Anyone who has experience of running hundreds of tests can tell you that. A lot of the “early wins” disappear as you test longer, and increase the sample size.
I run most of my tests for at least 4 full weeks (even if needed sample size reached much earlier) – unless I get proof first that the numbers stabilize sooner (2 or 3 weeks) for a given site.
With low traffic, you need bigger wins to run a test per month, but…
Many sites have low traffic and low total monthly transaction count. So in order to call a test within 30 days, you need a big lift. Kyle Rush from Optimizely explains it eloquently here.
If you have bigger wins (e.g. +50%), you definitely can get by with smaller sample sizes. But it would be naive to think that smaller sites somehow can get bigger wins more easily than large sites. Everyone wants big wins. So saying “I’m going to swing big” is quite meaningless.
The only true tidbit here is that in order to get a more radical lift, you also need to test a more radical change. You can’t expect a large win when you just change the call to action.
Also, keep in mind: testing is not must-have mandatory component of optimization. You can also improve without testing.
Without seeing absolute numbers, be very suspicious
Most A/B testing case studies only publish relative increases. We got a 20% lift! 30% more signups! That’s very good, we want to know the relative difference. But can we trust these claims? Without knowing the absolute numbers, we can’t.

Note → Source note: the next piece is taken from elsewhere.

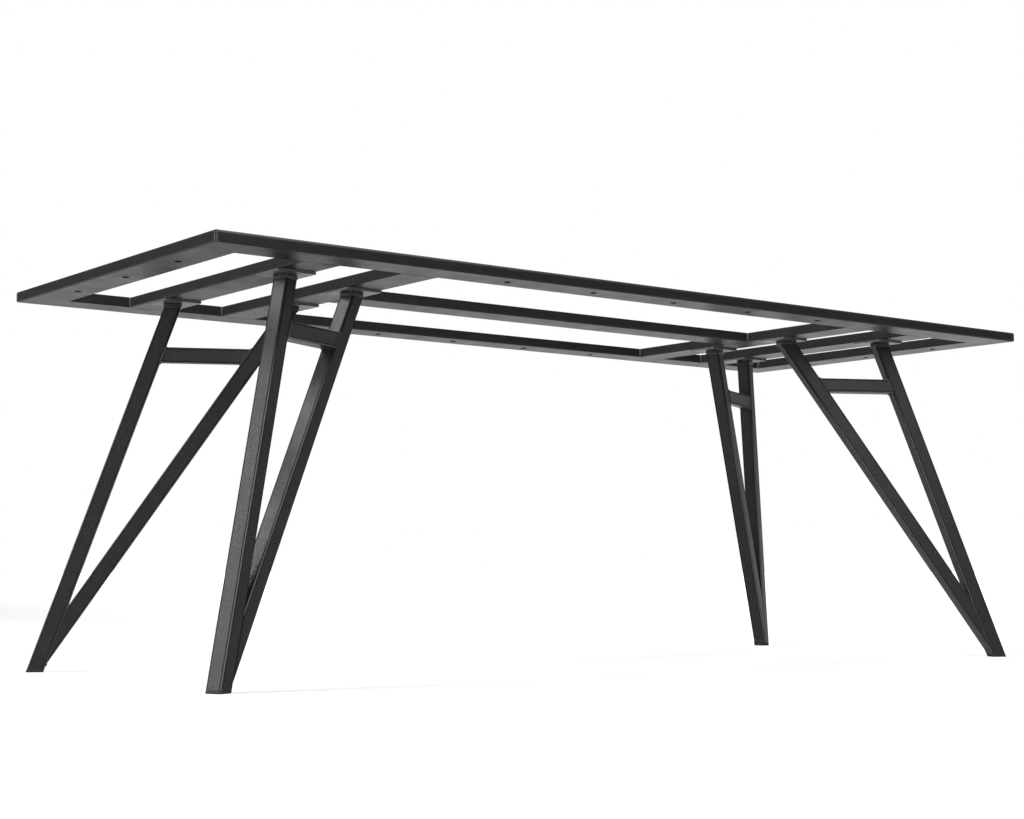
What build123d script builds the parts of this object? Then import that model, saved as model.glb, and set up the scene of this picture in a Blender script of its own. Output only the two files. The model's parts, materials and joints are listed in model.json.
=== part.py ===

There are many reasons why someone doesn’t want to publish absolute numbers (fear of humiliation, fear of competition, overzealous legal department etc). I get it. There are a lot of case studies I’d like to publish, but my clients won’t allow it.
But the point remains – unless you can see test the duration, total sample size and conversion count per variation, you should remain skeptical. There’s a high chance they didn’t do it right, and the lift is imaginary.
Before you can declare a test “cooked”, you need to make sure there’s adequate sample size and test duration (to ensure good representativeness) before looking at confidence levels.